• **Aim**:
Quote, with no changes, the lines that run from the top of the material to the line with "on one edge.", both included.

• **Information provided**:
=-=-=

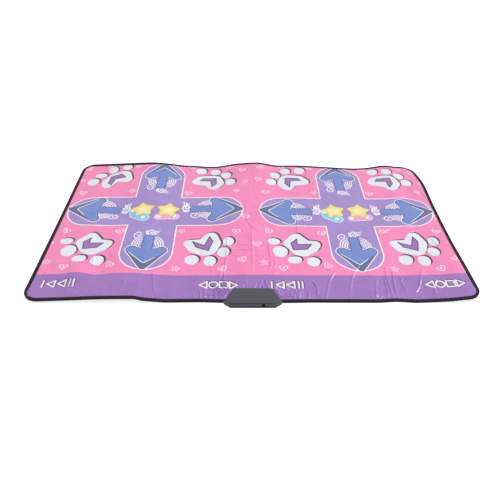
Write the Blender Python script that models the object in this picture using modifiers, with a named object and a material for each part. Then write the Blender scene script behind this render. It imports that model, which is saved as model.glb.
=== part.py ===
"""Two-player dance mat: a layered sheet with sprung step zones and a control box on one edge.

Metres, +Z up. The origin is the middle of the mat's underside, +X runs along the mat's
length and -Y points to the edge that carries the control box.
"""

import math

import bmesh
import bpy
from mathutils import Matrix, Vector

# Fits
FIT_GAP = 0.0003
WINDOW_CLEARANCE = 0.0015
BOX_CLEARANCE = 0.0005

# Step zones, in a square of three by three for each player with a fixed middle
ZONE_SIZE = 0.205
ZONE_GAP = 0.050
ZONE_CORNER = 0.012
HALF_CENTRE_GAP = 0.0625
SIDE_MARGIN = 0.0475
REAR_MARGIN = 0.0315

# Start and select zones, in the band along the near edge
KEY_WIDTH = 0.140
KEY_DEPTH = 0.056
KEY_CORNER = 0.010
KEY_SIDE_MARGIN = 0.040
KEY_ROW_GAP = 0.0725
FRONT_MARGIN = 0.055

# Layers, from the floor up
BOTTOM_COVER_THICKNESS = 0.0007
CUSHION_THICKNESS = 0.0024
FILM_THICKNESS = 0.0003
SPACER_THICKNESS = 0.0025
TOP_COVER_THICKNESS = 0.0007
PAD_THICKNESS = 0.0008
MAT_CORNER = 0.055
PLAYER_GAP = 0.010

# Edge binding
TAPE_THICKNESS = 0.0007
TAPE_WIDTH = 0.011

# Contact films
FILM_MARGIN = 0.003
FILM_INNER_GAP = 0.020
TAIL_WIDTH = 0.026
TAIL_OFFSET = 0.027
TAIL_REACH = 0.012
TAIL_ROOT = 0.012

# Control box: its plan at the floor and at its roof, which is drawn in but for the back
BOX_BACK_WIDTH = 0.150
BOX_WIDTH = 0.214
BOX_FRONT_WIDTH = 0.161
BOX_DEPTH = 0.0765
BOX_SHOULDER = 0.0205
ROOF_BACK_WIDTH = 0.144
ROOF_WIDTH = 0.201
ROOF_FRONT_WIDTH = 0.159
ROOF_SHOULDER = 0.010
ROOF_SETBACK = 0.0025
BOX_OVERLAP = 0.053
BOX_HEIGHT = 0.025
BOX_WALL = 0.0022
BOX_FLOOR = 0.0020
BOX_CORNER = 0.005
BOX_RIM_RADIUS = 0.0030
BOX_FOOT_RADIUS = 0.0010
CLAMP_LIP = 0.010

# Box screws and their bosses
BOSS_RADIUS = 0.0040
TOP_BOSS_RADIUS = 0.0035
BOX_SCREW_RADIUS = 0.0011
BOX_SCREW_HEAD_RADIUS = 0.0023
BOX_SCREW_HEAD = 0.0017
BOX_SCREW_LENGTH = 0.012
COUNTERBORE_DEPTH = 0.0030
REAR_SCREW_INSET = 0.030
FRONT_SCREW_INSET = 0.019

# Circuit board and what it carries
BOARD_THICKNESS = 0.0016
BOARD_CLEARANCE = 0.0020
BOARD_FRONT_GAP = 0.0058
POST_RADIUS = 0.0025
POST_INSET = 0.006
BOARD_SCREW_RADIUS = 0.0009
BOARD_SCREW_HEAD_RADIUS = 0.0019
BOARD_SCREW_HEAD = 0.0013
BOARD_SCREW_LENGTH = 0.0030
RUBBER_DEPTH = 0.006
CHIP_RADIUS = 0.0075
CHIP_HEIGHT = 0.0016
CHIP_OFFSET = -0.010
CRYSTAL_SIZE = (0.011, 0.0045, 0.0035)
CRYSTAL_OFFSET = -0.034
CAPACITOR_RADIUS = 0.0025
CAPACITOR_HEIGHT = 0.007
CAPACITOR_OFFSET = 0.012

# Data port
PORT_OFFSET = 0.037
PORT_WIDTH = 0.0120
PORT_HEIGHT = 0.0124
PORT_DEPTH = 0.0160
PORT_RECESS = 0.0004
PORT_BORE_WIDTH = 0.0090
PORT_BORE_HEIGHT = 0.0088
PORT_BORE_FLOOR = 0.0022
PORT_BORE_DEPTH = 0.0130

# Facets
MAT_CORNER_STEPS = 10
CORNER_STEPS = 4
ROUND_STEPS = 16
BEVEL_STEPS = 3

# How far a cutter runs past what it cuts
PAST = 0.010

# The mat's plan, worked out from the zones
CROSS_X = HALF_CENTRE_GAP + ZONE_SIZE * 1.5 + ZONE_GAP
ZONE_PITCH = ZONE_SIZE + ZONE_GAP
HALF_LENGTH = CROSS_X + ZONE_PITCH + ZONE_SIZE / 2 + SIDE_MARGIN
ZONE_ROWS = 2 * ZONE_PITCH + ZONE_SIZE
DEPTH = FRONT_MARGIN + KEY_DEPTH + KEY_ROW_GAP + ZONE_ROWS + REAR_MARGIN
REAR_Y = DEPTH / 2
NEAR_Y = -DEPTH / 2
KEY_Y = NEAR_Y + FRONT_MARGIN + KEY_DEPTH / 2
CROSS_Y = REAR_Y - REAR_MARGIN - ZONE_ROWS / 2
KEY_SPREAD = HALF_LENGTH - KEY_SIDE_MARGIN - KEY_WIDTH / 2 - CROSS_X

# Heights of the layers
CUSHION_Z = BOTTOM_COVER_THICKNESS + FIT_GAP
FILM_Z = CUSHION_Z + CUSHION_THICKNESS + FIT_GAP
SPACER_Z = FILM_Z + FILM_THICKNESS + FIT_GAP
COVER_Z = SPACER_Z + SPACER_THICKNESS + FIT_GAP
COVER_TOP = COVER_Z + TOP_COVER_THICKNESS
FLAP_Z = COVER_TOP + FIT_GAP
FLAP_TOP = FLAP_Z + TAPE_THICKNESS
PAD_Z = SPACER_Z + SPACER_THICKNESS - PAD_THICKNESS
LAYER_INSET = TAPE_THICKNESS + FIT_GAP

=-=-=

• **Answer in full**:
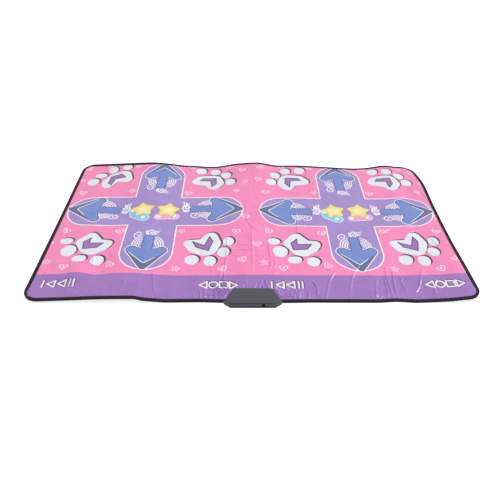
Write the Blender Python script that models the object in this picture using modifiers, with a named object and a material for each part. Then write the Blender scene script behind this render. It imports that model, which is saved as model.glb.
=== part.py ===
"""Two-player dance mat: a layered sheet with sprung step zones and a control box on one edge.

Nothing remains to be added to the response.